To this end, a group of student teachers were studied to determine what effect knowledge of World Englishes would have on their attitudes and pedagogies. These TESOL masters students were provided varying levels of instruction on World Englishes and language diversity; the results, not surprisingly, demonstrated that teachers who had exposure to more, and more complex, instruction on language diversity had indeed developed more nuanced perceptions of students and their varying languages. 

All of this 1970’s studying of and pushing for an increase in language diversity training for student teachers raised the question of why this largely doesn’t seem to be happening even now in 2018.  It is concerning that so much work and thought has been put in on this subject, yet the average English educator in America may still not be receiving training on language diversity. The work of decades passed seems to go largely unrecognized, and sometimes erased, in the larger field. 
That said, more small change may be occurring than we realize. For example, there is at least one course – titled Language Acquisition for Children of Diverse Backgrounds – that is focused on linguistic diversity as part of UWM’s teacher training program.  
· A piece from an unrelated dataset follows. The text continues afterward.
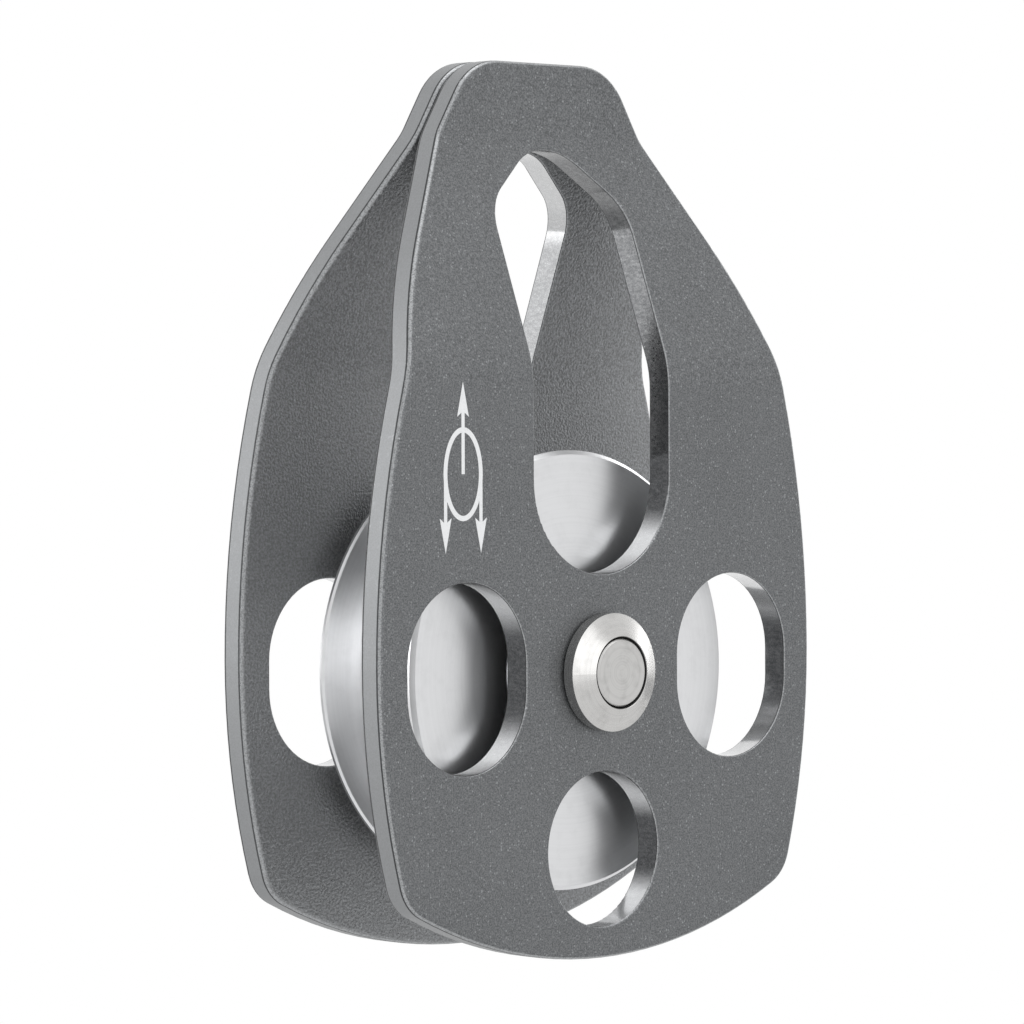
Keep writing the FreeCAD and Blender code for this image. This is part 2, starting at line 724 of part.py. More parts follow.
def cage(label):
    """A plain ring with one round pocket for each ball."""
    body = turned(label, [
        ("cage_inner_radius", "-cage_half_width"), ("cage_outer_radius", "-cage_half_width"),
        ("cage_outer_radius", "cage_half_width"), ("cage_inner_radius", "cage_half_width"),
    ])
    doc.recompute()
    sketch = new_sketch(body, "YZ_Plane", label + "_pocket_outline")
    axis = FreeCAD.Vector(0, 0, 1)
    sketch.addGeometry(Part.Circle(FreeCAD.Vector(0, 0, 0), axis, size("pocket_radius")), False)
    pin_point(sketch, 0, 3, "0", "0")
    datum(sketch, Sketcher.Constraint("Radius", 0, size("pocket_radius")), "pocket_radius")
    before = body.Shape.Volume
    pocket = body.newObject("PartDesign::Pocket", label + "_pocket")
    pocket.Profile = sketch
    pocket.Type = "Length"
    pocket.Length = 2 * size("cage_outer_radius")
    pocket.setExpression("Length", "2 * sizes.cage_outer_radius * 1 mm")
    # Out along +X, where the first ball sits.
    pocket.Reversed = True
    sketch.Visibility = False
    doc.recompute()
    if body.Shape.Volume > before - 1.0:
        raise RuntimeError("the cage pocket cut nothing")
    ring = body.newObject("PartDesign::PolarPattern", label + "_pockets")
    ring.Originals = [pocket]
    ring.Axis = (origin_part(body, "Y_Axis"), [""])
    ring.Angle = 360.0
    ring.Occurrences = BALL_COUNT
    body.Tip = ring
    return body


def bearing(side):
    """A sealed ball bearing, drawn about the origin and moved to its seat."""
    name = side + "_bearing_"
    inner = turned(name + "inner_ring", [
        ("inner_bore_bevelled", "-half_bearing"), ("inner_ring_radius", "-half_bearing"),
        ("inner_ring_radius", "-inner_race_half_width"),
        ("inner_ring_radius", "inner_race_half_width"),
        ("inner_ring_radius", "half_bearing"), ("inner_bore_bevelled", "half_bearing"),
        ("bore_on_axle", "ring_face"), ("bore_on_axle", "-ring_face"),
    ], {2: ("race_radius", 1)})
    outer = turned(name + "outer_ring", [
        ("bearing_edge_radius", "-half_bearing"), ("bearing_radius", "-ring_face"),
        ("bearing_radius", "ring_face"), ("bearing_edge_radius", "half_bearing"),
        ("seal_seat_radius", "half_bearing"), ("seal_seat_radius", "seal_inner_face"),
        ("outer_ring_land", "seal_inner_face"), ("outer_ring_land", "outer_race_half_width"),
        ("outer_ring_land", "-outer_race_half_width"), ("outer_ring_land", "-seal_inner_face"),
        ("seal_seat_radius", "-seal_inner_face"), ("seal_seat_radius", "-half_bearing"),
    ], {7: ("race_radius", 1)})
    out_sign = "-" if side == "front" else ""
    in_sign = "" if side == "front" else "-"
    pieces = [
        inner,
        outer,
        ball_set(name + "balls"),
        cage(name + "cage"),
        seal(name + "outer_seal", out_sign),
        seal(name + "inner_seal", in_sign),
    ]
    for piece in pieces:
        place_on_axle(piece, side)


side_plate("front_side_plate", 0)
side_plate("rear_side_plate", 180)
sheave()
axle_pieces()
bearing("front")
bearing("rear")
doc.recompute()

for item in doc.Objects:
    if "Invalid" in item.State or "Error" in item.State:
        raise RuntimeError("%s: %s" % (item.Label, item.State))

NODES = [
    "front_side_plate", "rear_side_plate", "sheave", "axle", "bearing_spacer",
    "front_collar", "front_plate_bush", "front_thrust_washer",
    "rear_collar", "rear_plate_bush", "rear_thrust_washer",
]
for side in ("front", "rear"):
    for piece in ("inner_ring", "outer_ring", "balls", "cage", "outer_seal", "inner_seal"):
        NODES.append("%s_bearing_%s" % (side, piece))

os.makedirs("parts", exist_ok=True)
for label in NODES:
    node = doc.getObjectsByLabel(label)[0]
    if node.Shape.isNull() or not node.Shape.isValid():
        raise RuntimeError(label + " has no valid shape")
    node.Shape.exportStep("parts/%s.step" % label)
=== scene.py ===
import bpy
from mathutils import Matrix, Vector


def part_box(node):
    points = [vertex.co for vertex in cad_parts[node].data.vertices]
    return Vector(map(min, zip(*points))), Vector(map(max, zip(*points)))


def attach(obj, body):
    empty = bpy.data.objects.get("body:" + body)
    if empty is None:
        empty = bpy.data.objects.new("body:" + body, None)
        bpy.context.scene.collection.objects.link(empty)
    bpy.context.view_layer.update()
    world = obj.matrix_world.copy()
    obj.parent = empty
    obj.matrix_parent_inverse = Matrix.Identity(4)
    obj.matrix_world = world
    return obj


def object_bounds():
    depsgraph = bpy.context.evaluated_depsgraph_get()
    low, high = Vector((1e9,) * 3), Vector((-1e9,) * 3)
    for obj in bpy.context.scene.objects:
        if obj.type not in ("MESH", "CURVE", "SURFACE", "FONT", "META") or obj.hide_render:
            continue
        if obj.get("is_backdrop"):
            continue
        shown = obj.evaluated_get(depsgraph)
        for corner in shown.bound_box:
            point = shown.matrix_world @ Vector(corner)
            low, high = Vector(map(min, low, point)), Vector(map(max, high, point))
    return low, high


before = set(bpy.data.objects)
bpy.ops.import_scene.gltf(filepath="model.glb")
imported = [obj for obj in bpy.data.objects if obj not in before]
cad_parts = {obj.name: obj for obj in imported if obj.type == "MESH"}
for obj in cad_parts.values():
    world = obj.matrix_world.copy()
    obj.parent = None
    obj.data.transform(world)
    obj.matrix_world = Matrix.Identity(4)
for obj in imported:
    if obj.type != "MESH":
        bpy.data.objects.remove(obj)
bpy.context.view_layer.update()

import math

import bmesh
import bpy
from bpy.props import FloatProperty, FloatVectorProperty, PointerProperty
from mathutils import Matrix, Vector

bl_info = {
    "name": "Rope Pulley",
    "version": (1, 0, 0),
    "blender": (4, 5, 0),
    "location": "View3D > Sidebar > Pulley",
    "description": "Finishes, load marks and studio for a pulley with swinging side plates",
    "category": "Object",
}

MM = 0.001
SIDES = ("front", "rear")

# Openings of a side plate, in millimetres from the axle
EYE_HALF_WIDTH = 14.4
EYE_FOOT = 13.75
EYE_PEAK = 76.6
SLOT_OFFSET = 27.4
SLOT_REACH = 12.25
SLOT_SQUASH = 0.74
LOWER_HOLE_DROP = 25.8
LOWER_HOLE_REACH = 11.75

# Heights, in millimetres, between which the painted highlight on the curved walls fades and
# at which the stronger painted highlight on the walls of the eye's shoulders begins
GLINT_FADE = (26.0, 34.0)
SHOULDER_GLINT = (62.0, 66.0)

# Painted highlight on the window walls, front and rear: how much each side gets
WALL_GLINT_SHARE = (0.0, 0.15)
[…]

The concept of work erasure was once again raised with the discussion of the CCCC committee’s compiled materials for teachers, a project the team worked on for four years in the 1980s, but then decided not to publish. The ultimate choice not to go forward with the work was in response to the diminishing conversation about language diversity in the classroom at the time. 

Another 1980s event that is discussed in Language Diversity in the Classroom is California’s passing of the English Only law. California was the first state in the nation to pass such a law in modern times and it is explained that the state was targeted for this action as a result of its very diversity. We discussed the ways in which this targeting can be read as a form of racism and an attempt to silence home and family languages and diminish cultures. 


Thinking in New Ways: Think Tank session 

To delve into the subject of tangible classroom changes, we held our own think tank session to begin breaking open our own perceptions of teaching and learning. To do this, we thought about classroom spaces, where learning occurs, activities for learning, assignments, means of giving feedback, and what we perceive as positives experiences of language and culture. We placed these concepts alongside the goals of dialect equality, awareness of language diversity, contextually-responsive pedagogies, and rhetorical effectiveness.  

Some of the key points from our think tank included: 

  • The value of an educator’s own learning experiences with other languages and learning to think in the new language 
  • The importance of laughter and human interactions in educational settings 
  • The difficulty of sharing one’s “other” or “personal” language and self 
  • The challenge of fostering linguistic diversity in classrooms that are not very diverse 
  • Learning occurring in places very much not like a classroom - i.e. movie theaters, libraries, cultural events, etc.  
As we concluded, we reflected on the fact that students will often bring with them their societal expectations even as we push them to think beyond these. Gesturing to the walls of the classroom we sat in, Rachel reminded us that “these walls limit in our minds what can and cannot happen,” so we must challenge ourselves and our students to see outside of them.   
------- 
There are many additional books on the value and intentional use of varied dialects. Code Switching: Teaching Standard English in Urban Classrooms by Rebecca S. Wheeler & Rachel Swords and Code-Meshing as World English (Vershawn Ashanti Young & Aja Y. Martinez) are two such works for further reading.